Let’s start with this doozy from freshman GOP Rep. Ted Yoho over the weekend: “I think we need to have that moment where we realize [we’re] going broke. If the debt ceiling isn’t raised, that will sure as heck be a moment. I think, personally, it would bring stability to the world markets.”
Oh good, now we have a Congressman who actually believes that breaching the debt ceiling will bring “stability to world markets”. Because nothing says stability and confidence quite like defaulting on one’s debts and obligations.
These next two quotes can work in tandem, but only because they come from mutually exclusive positions:
House Speaker John Boehner on [not] raising the debt ceiling: “We are not going to pass a ‘clean’ debt-limit increase.”

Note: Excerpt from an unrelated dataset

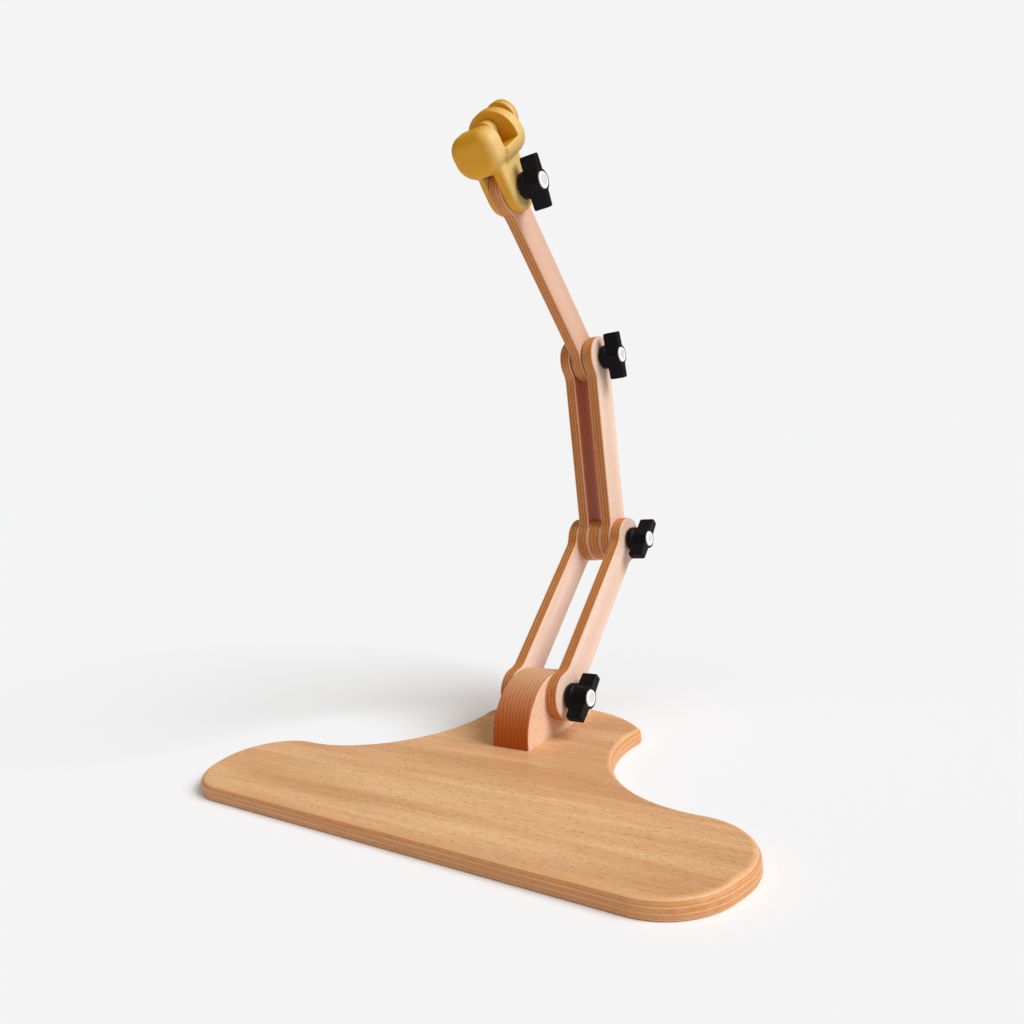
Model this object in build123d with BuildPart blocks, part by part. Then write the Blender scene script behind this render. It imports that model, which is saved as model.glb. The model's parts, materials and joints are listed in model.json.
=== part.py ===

And from the White House we have Treasury Secretary Jack Lew: “[Republicans] need to open the government. They need to fund our ability to pay our bills. And then we’re open to negotiation.”
So we have The White House refusing to sign anything but a clean increase in the debt-ceiling, and Boehner signalling his party’s intent to refuse to pass a clean increase in the debt-ceiling.
Compounded by the fact that Rep. Yoho is not the only member of his party to actually believe that defaulting on the debt-ceiling is a good thing — and good for the economy!! — and you start to wonder if these people can figure this out in the next 10 days. Probably not.